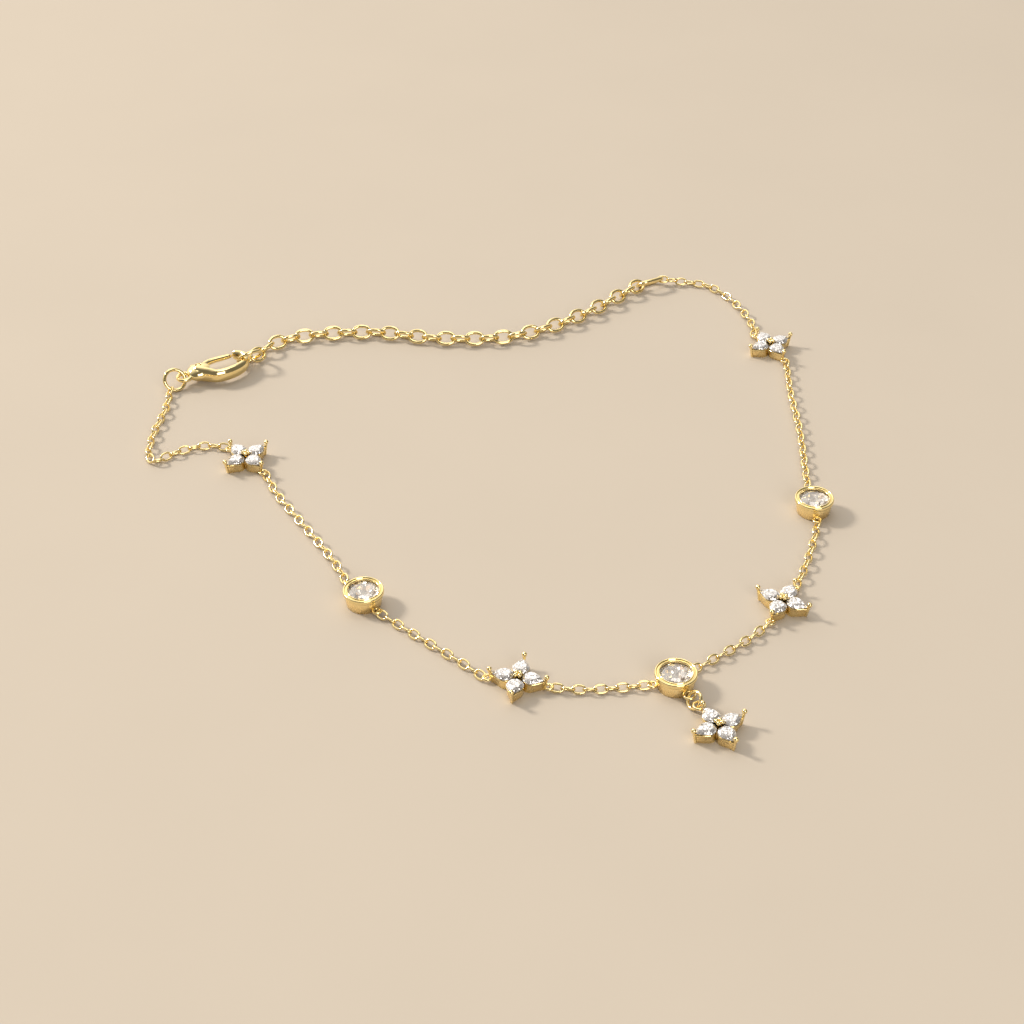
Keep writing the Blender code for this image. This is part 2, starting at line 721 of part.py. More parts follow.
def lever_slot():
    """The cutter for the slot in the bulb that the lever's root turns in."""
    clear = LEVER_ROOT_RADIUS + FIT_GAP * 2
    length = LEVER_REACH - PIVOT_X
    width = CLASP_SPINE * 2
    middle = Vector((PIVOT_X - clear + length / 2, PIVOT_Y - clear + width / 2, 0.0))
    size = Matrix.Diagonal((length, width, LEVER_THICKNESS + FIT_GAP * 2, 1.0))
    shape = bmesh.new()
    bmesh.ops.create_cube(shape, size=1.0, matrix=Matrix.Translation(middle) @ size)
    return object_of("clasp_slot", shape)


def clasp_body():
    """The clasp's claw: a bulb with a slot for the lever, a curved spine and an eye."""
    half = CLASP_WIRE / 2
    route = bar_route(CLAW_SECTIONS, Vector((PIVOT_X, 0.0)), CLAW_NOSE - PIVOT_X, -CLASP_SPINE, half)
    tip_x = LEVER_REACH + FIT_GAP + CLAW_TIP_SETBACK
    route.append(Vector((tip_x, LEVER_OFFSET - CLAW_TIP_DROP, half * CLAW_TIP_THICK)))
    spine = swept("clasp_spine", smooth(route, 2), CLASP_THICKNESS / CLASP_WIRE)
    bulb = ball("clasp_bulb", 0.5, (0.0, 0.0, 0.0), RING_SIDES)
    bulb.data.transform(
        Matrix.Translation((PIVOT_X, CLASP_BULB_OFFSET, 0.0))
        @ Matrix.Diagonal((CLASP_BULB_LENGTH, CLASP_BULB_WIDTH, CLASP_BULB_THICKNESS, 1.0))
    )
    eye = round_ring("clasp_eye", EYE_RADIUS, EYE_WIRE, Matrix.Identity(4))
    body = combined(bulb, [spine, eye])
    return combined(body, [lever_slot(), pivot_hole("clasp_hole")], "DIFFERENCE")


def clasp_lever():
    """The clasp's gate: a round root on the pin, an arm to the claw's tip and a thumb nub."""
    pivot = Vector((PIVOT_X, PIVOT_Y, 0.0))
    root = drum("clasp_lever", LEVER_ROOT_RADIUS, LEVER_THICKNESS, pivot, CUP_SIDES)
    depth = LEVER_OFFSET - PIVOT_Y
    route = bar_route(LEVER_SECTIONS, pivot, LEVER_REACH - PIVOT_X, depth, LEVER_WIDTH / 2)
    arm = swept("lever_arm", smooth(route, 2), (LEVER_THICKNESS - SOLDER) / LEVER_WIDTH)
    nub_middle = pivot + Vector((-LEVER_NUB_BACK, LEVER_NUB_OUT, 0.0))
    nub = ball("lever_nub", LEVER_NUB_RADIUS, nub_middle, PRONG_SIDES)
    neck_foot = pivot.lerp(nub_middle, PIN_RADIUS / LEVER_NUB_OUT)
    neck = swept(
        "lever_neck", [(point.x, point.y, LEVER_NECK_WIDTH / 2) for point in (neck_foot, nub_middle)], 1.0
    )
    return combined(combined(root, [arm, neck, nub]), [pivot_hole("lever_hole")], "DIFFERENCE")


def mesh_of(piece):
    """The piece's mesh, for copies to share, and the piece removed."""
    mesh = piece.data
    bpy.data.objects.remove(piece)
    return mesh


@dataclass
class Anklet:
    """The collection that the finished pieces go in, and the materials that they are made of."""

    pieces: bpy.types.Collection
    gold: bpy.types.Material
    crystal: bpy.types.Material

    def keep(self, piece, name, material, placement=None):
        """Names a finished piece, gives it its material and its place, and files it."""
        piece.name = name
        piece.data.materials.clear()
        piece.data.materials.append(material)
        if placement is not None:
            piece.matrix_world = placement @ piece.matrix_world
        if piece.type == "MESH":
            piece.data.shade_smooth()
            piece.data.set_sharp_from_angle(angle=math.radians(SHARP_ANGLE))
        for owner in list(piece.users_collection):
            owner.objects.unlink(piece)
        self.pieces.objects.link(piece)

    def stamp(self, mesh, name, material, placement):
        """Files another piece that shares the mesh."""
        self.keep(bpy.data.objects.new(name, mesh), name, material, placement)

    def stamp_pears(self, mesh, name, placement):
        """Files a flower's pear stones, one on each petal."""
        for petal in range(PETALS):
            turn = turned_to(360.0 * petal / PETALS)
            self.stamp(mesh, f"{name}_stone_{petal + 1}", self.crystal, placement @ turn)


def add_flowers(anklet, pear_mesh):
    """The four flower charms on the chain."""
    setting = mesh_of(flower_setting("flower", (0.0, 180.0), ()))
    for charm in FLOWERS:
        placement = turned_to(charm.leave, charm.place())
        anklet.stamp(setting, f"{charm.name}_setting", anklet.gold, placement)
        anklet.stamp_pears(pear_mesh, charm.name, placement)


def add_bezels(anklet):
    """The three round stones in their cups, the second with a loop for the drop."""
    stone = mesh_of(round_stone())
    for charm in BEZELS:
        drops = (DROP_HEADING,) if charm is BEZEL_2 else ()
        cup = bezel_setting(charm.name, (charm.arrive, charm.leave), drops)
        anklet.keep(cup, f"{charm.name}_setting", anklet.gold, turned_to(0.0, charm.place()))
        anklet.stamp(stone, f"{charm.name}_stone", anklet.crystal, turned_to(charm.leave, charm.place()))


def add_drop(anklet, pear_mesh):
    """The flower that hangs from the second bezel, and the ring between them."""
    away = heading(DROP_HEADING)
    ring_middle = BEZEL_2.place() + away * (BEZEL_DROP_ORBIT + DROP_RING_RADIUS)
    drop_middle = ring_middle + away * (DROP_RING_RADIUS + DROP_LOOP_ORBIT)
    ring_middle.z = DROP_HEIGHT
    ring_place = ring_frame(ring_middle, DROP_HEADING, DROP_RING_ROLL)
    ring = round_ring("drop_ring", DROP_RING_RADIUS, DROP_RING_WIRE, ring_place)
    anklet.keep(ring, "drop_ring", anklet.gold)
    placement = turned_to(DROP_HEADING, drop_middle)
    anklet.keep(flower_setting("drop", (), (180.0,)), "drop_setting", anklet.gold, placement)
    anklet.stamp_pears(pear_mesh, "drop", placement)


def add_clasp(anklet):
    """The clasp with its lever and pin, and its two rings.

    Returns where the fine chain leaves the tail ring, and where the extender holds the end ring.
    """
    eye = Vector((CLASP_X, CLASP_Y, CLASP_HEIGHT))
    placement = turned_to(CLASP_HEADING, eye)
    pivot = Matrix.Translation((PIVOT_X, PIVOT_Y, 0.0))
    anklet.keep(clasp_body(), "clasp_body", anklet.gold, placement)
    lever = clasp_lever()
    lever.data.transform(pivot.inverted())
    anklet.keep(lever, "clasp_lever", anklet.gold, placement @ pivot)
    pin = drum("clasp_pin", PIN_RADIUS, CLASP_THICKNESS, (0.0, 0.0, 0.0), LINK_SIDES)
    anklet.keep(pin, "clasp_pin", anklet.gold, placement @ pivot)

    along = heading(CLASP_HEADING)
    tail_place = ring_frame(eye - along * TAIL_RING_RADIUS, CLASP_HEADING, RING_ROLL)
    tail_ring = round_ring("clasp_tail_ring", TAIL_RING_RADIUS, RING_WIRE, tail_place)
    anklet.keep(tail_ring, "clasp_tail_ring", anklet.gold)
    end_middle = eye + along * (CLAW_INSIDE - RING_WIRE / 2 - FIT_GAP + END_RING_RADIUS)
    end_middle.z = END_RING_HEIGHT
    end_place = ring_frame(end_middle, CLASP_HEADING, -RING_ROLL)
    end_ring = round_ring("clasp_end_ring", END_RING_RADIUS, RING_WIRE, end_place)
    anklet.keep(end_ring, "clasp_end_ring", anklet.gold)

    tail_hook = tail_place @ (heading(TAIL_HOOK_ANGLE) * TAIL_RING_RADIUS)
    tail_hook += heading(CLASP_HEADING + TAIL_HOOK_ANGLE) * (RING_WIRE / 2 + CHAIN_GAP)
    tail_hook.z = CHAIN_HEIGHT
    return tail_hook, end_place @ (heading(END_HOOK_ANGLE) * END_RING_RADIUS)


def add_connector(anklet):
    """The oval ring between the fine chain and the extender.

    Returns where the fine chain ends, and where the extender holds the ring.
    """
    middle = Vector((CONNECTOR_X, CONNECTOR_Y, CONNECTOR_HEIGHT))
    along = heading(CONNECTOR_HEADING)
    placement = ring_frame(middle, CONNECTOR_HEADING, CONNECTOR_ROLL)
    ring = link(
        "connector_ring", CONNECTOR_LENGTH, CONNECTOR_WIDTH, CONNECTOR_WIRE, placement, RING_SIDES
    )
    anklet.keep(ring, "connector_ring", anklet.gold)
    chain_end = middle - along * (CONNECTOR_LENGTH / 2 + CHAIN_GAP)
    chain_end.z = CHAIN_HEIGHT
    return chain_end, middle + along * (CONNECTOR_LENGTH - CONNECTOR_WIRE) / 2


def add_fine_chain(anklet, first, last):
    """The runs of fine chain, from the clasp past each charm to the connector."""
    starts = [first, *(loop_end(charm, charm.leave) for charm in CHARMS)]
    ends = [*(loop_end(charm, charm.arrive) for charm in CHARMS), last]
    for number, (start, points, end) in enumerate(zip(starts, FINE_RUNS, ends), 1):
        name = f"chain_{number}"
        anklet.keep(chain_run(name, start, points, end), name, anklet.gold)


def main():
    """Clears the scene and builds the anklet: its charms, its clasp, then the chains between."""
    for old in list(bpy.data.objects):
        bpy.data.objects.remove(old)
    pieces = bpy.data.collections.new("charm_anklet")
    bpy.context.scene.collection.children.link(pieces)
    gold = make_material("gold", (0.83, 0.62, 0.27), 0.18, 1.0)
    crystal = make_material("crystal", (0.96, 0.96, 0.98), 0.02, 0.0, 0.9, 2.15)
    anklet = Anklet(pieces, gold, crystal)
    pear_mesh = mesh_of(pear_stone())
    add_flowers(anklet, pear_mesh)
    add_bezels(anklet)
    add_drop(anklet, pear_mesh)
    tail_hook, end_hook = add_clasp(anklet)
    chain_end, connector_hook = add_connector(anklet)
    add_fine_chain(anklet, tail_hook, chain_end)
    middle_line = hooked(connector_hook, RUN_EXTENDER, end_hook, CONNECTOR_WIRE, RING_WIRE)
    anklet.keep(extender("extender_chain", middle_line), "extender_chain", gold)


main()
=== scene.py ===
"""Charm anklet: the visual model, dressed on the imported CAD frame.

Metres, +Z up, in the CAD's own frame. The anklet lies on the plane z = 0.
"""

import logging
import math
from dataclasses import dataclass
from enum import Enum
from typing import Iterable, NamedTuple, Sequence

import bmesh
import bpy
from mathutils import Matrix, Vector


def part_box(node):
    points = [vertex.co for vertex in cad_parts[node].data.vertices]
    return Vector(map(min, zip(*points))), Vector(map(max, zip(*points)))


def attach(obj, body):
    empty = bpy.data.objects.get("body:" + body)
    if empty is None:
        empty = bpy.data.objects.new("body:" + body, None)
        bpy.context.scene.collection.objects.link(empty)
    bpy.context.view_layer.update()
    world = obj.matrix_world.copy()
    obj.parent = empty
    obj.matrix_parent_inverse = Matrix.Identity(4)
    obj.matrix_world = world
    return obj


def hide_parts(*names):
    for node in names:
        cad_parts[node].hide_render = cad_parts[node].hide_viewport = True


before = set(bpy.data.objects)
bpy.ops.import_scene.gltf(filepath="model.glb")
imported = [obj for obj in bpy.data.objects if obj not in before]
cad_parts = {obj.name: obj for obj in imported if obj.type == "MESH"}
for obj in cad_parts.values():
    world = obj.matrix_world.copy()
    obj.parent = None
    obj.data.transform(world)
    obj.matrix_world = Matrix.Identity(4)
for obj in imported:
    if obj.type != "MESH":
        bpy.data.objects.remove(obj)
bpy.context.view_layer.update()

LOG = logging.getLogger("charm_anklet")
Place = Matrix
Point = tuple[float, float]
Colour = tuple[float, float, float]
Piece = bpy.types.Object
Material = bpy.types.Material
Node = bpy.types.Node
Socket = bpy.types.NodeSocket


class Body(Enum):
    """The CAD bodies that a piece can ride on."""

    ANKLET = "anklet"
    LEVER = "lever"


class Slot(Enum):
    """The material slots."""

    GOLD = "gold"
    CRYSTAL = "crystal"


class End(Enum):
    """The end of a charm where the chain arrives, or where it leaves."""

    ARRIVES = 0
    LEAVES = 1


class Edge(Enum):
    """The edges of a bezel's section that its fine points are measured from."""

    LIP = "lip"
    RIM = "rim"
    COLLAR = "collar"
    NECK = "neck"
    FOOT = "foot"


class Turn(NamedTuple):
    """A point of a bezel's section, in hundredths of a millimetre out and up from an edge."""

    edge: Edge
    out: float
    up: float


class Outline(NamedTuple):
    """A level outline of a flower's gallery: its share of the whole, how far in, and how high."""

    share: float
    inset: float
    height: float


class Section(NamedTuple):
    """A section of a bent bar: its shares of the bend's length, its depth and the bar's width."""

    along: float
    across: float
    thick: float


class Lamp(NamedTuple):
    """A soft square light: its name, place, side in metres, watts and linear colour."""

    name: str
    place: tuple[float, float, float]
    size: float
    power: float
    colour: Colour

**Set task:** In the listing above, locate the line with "end_hook, CONNECTOR_WIRE, RING_WIRE)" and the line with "from typing import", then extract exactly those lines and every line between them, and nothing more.

**Reply:**
    middle_line = hooked(connector_hook, RUN_EXTENDER, end_hook, CONNECTOR_WIRE, RING_WIRE)
    anklet.keep(extender("extender_chain", middle_line), "extender_chain", gold)


main()
=== scene.py ===
"""Charm anklet: the visual model, dressed on the imported CAD frame.

Metres, +Z up, in the CAD's own frame. The anklet lies on the plane z = 0.
"""

import logging
import math
from dataclasses import dataclass
from enum import Enum
from typing import Iterable, NamedTuple, Sequence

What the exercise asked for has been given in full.